■ **GOAL OF THE EXERCISE**
The data below holds a line containing "bpy.context.scene.collection.objects.link(empty)" and a line containing "for node in"; please quote exactly those two lines and every line between them, and nothing else.

■ **INFORMATION PROVIDED**
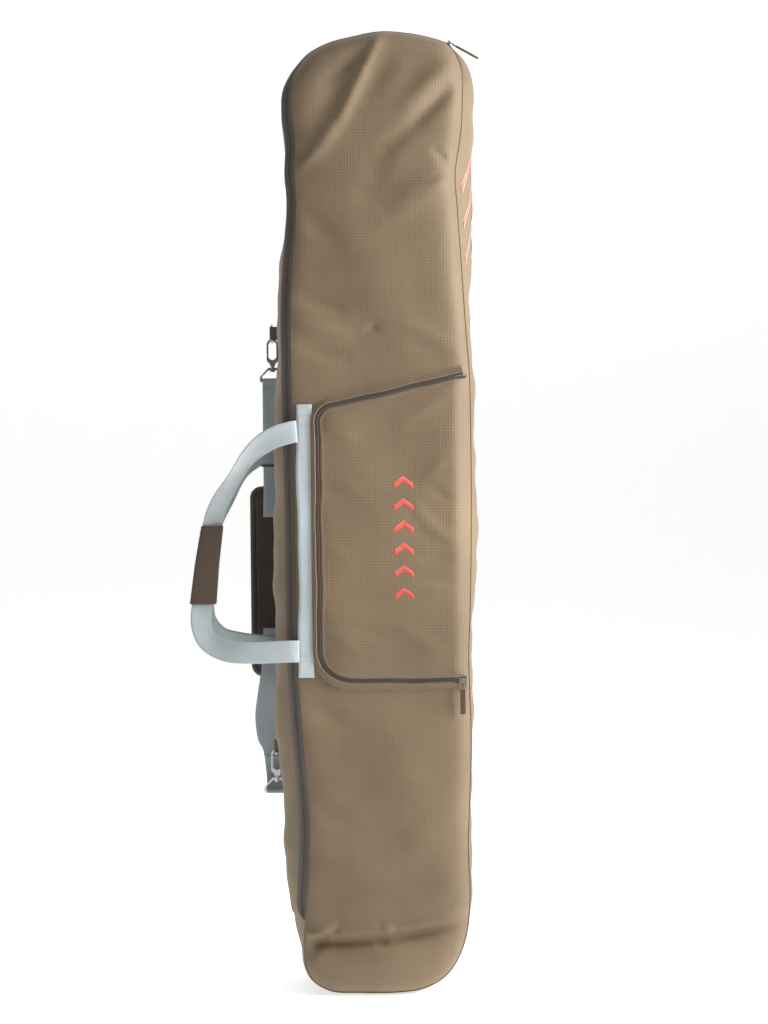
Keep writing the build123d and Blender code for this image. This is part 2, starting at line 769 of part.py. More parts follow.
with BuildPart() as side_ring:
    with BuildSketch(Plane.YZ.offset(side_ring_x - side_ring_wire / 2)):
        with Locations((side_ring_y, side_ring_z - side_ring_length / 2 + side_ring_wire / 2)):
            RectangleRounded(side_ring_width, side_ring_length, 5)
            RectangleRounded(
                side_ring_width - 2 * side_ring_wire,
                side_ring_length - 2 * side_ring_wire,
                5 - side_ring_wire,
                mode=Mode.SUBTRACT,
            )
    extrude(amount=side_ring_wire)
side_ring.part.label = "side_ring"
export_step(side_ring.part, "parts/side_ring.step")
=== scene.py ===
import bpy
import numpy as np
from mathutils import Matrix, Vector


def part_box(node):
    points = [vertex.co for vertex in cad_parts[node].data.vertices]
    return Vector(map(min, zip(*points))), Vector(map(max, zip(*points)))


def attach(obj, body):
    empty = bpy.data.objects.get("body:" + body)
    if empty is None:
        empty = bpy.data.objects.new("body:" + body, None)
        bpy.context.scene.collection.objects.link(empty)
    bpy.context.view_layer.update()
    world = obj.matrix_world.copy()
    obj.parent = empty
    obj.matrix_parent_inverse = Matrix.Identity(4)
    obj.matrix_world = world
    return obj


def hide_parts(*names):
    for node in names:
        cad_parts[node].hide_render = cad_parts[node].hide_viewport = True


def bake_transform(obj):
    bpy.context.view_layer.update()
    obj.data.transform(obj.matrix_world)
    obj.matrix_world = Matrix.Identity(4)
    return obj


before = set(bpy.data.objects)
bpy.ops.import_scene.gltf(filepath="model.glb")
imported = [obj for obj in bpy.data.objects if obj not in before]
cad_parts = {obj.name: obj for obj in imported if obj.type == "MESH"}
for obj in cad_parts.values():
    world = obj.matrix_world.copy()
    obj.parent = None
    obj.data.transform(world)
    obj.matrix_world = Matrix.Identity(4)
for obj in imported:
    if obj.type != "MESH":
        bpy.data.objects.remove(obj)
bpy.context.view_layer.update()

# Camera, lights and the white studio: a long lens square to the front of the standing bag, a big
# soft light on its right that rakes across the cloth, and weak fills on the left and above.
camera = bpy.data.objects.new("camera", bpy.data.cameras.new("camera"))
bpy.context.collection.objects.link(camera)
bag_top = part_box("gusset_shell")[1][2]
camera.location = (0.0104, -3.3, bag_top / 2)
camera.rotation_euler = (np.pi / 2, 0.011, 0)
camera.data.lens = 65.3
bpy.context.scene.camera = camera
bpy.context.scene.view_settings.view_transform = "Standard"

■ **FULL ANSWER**
        bpy.context.scene.collection.objects.link(empty)
    bpy.context.view_layer.update()
    world = obj.matrix_world.copy()
    obj.parent = empty
    obj.matrix_parent_inverse = Matrix.Identity(4)
    obj.matrix_world = world
    return obj


def hide_parts(*names):
    for node in names:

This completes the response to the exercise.